Luckily Singh knows how to tell a good story. After finishing his PhD in particle physics at Cambridge University in 1990, he joined BBC Television, where he directed a documentary about Fermat’s last theorem. “When you write for television, your explanation has to be very clear because the viewer has only one chance to understand what you’re talking about. Writing the book was therefore relatively easy.”
That’s not to say that you have to lead a glamorous media life to write a popular-science book. Many good ideas emerge from those who are involved in the public understanding of science. “I’m not a natural writer, ” admits Martin Rees, an astrophysicist at Cambridge University, who has written two successful books on cosmology and black holes, and is currently putting the finishing touches to a third on the fundamental constants of nature. “But I had done quite a lot of popular lectures and articles on cosmology for the general public. Having put the spadework in for that, I felt that it was worth the extra effort to transform my ideas into a book.” His publishers evidently thought so too; his latest work, Before the Beginning, has been translated into German, with Italian, Spanish and Polish versions due out soon.
Some of the best books come from scientists from one field who examine another subject from an interdisciplinary point of view. The Emperor’s New Mind by the mathematical physicist Roger Penrose is the classic example of the genre. Despite being heavy going in parts, his exploration of the overlap between consciousness and quantum physics proved an enormous success with book buyers.
The other side of the coin is that books that plod along the main path of a discipline are doomed to failure. “I am astonished at the number of proposals I receive where I’m being offered yet another book on cosmology that doesn’t approach the subject from a new perspective, ” says Simon Mitton, science director at Cambridge University Press, which publishes some 350 science books a year.
But no matter how original your idea, how great your title, or how cunning your marketing campaign, it’s the quality of writing that counts. Passion, enthusiasm and flair are what it’s all about. “Unless the writer can write well, the book won’t succeed, ” explains Stefan McGrath, an executive editor at Penguin. “You can’t market a book that isn’t well written.”

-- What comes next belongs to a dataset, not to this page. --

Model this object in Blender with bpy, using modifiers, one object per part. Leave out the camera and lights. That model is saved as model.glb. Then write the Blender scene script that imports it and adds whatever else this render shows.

Mitton agrees. He urges physicists who want to become the next Paul Davies to dust off their copies of Pride and Prejudice , A Tale of Two Cities and Jude the Obscure . “My advice is to read as many books as possible from the central canon of English literature. Your training as a physicist will simply not have given you any idea how to tell a story. You have to learn that each chapter in a popular-science book has to have a beginning, a middle and an end.”
But budding writers should be careful not to expect too much. Most books sell just a few thousand copies, and the time and effort involved in writing can be substantial. “The only reason to write popular-science books is because you want to. Usually the pay in dollars per hour is small, ” explains Lawrence Krauss, a theoretical physicist from the Case Western Reserve University in the US, who wrote The Physics of Star Trek and Beyond Star Trek. “The key thing in the end is to come up with something new and hope that it interests people. I think we owe it to the public to explain what we do, and those who are sufficiently motivated to spend a great deal of time for potentially little financial return should try.”
But as Caroline Davidson points out, the rewards in other respects for those who take up the challenge can be huge. “Writing a book is satisfying, it’s life-enhancing, it puts you in touch with all sorts of people, and it can boost your credibility. Publishers will, I assure you, fight for anything in their field that they think is worth publishing.”